Inspired by his roommate at Makerere University in 1986, who had earlier become a Police Officer, Kasingye had made up his mind at the time that he wanted to become a cop.

“…he would come back to see us at Livingstone hall….he put on his Uniform, he came in a Police Car, he left me some little money and I looked at him…he had changed and I said, wow…” Kasingye exclaimed.

The footsteps he has covered so far in the Force since then as Assistant Superintendent of Police, Superintendent of Police, Assistant Commissioner and Commissioner bellow with pride upon his name with an integral work ethic to which he founded from the grassroots in Community Policing to his free spirited character on his Twitter platform towards the citizens.

But it was never all wine and roses for the enchanted Kasingye whose Police Uniform was an embodiment of the King's Crown, to some, he had become a disappointment, “…even when I went in uniform at home in the village, people were like what is he doing? What’s wrong with him? I did Economics and Political Science…you mean he could not go in a bank..?”

Never is society static for it succumbs to the generational changes that Kasingye says given the positive attitude of young people joining the force today, their interests are ill-founded with opportunism rather than the nationalistic core of service that he alludes to his calling to the Force.

After training for four months at Kyankwanzi which was the School of Political Education at the time in 1989, Asan Kasingye was retained as one of the lecturers.

The face that the Uganda Police wears today in the eyes of a man whose destined history with it has been to have the right people in security agencies envisages it today as being affected by the kind of society given that the reverse may not be true.

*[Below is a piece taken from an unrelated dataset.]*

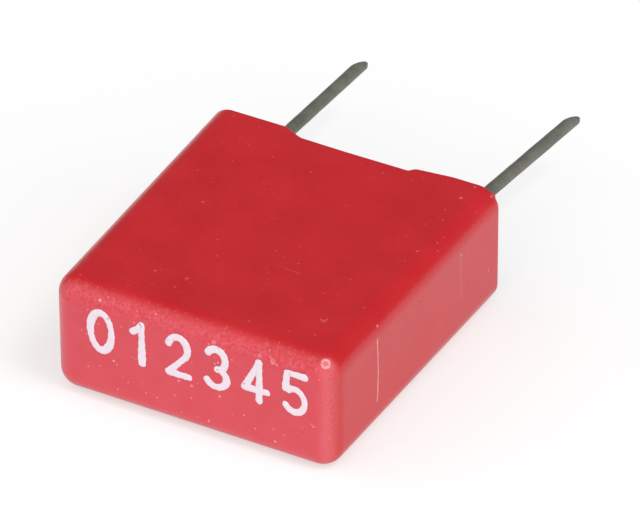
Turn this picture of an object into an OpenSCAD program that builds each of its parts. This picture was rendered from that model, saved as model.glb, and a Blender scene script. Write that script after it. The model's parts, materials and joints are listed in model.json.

“Police like any other institution is shaped by the existing societal conditions partaining in any country…the conditions in a country that exist will more or less dictate the outlook of the Police you’re going to have,” he explained strongly channeling his defence upon the often cursed institution by a section of Ugandans to the undeniable changed political systems,

“… we're talking about a Multi-Party Political dispensation. Policing in a one Party Political dispensation and Policing in a Multi-Party Political dispensation is quite different. Policing when you didn’t have the Public Order Management Act of the nature that we've….”.

Kasingye who also served as a Police Spokesperson after the passing of the slain AIGP Andrew Felix Kaweesi in 2017 envisions better institutional capabilities through additional Police training courses to counter the changing societal trends.

The expert Police trainer who also holds a Master of Arts degree in Public Administration and Management finds no shame in admitting that need is the basic for which some officers in the Force today, “ ….must be retooled with training with a sense of direction….this is a disciplined institution…we need to keep on informing our officers about delivering service that people expect.”

The humility with which Kasingye finds blessings from a career that spans over thirty years has come forth with tolerance, “ …every step you go to…you learn how to behave, you understand the expectations of your job and by the time you go to the next level, you’re kind of a different officer…we never demanded for promotions…”.

Defined by his honesty uprooted from his sentiments on the growing glaring bad behaviour of some officers who he said need to change, Kasingye accentuates that a rank is an expression of what one can deliver, however, before one is defined by a title, a name is the summary to which anyone becomes well-defined, “I normally tell people that my patent is my name. My name is my Patent….if someone tells you Asan Kasingye, what comes to your mind?”

It would be impossible now to remember that he was ASA but who would care now if the ASAN Kasingye with the N he choose is what the world will remember.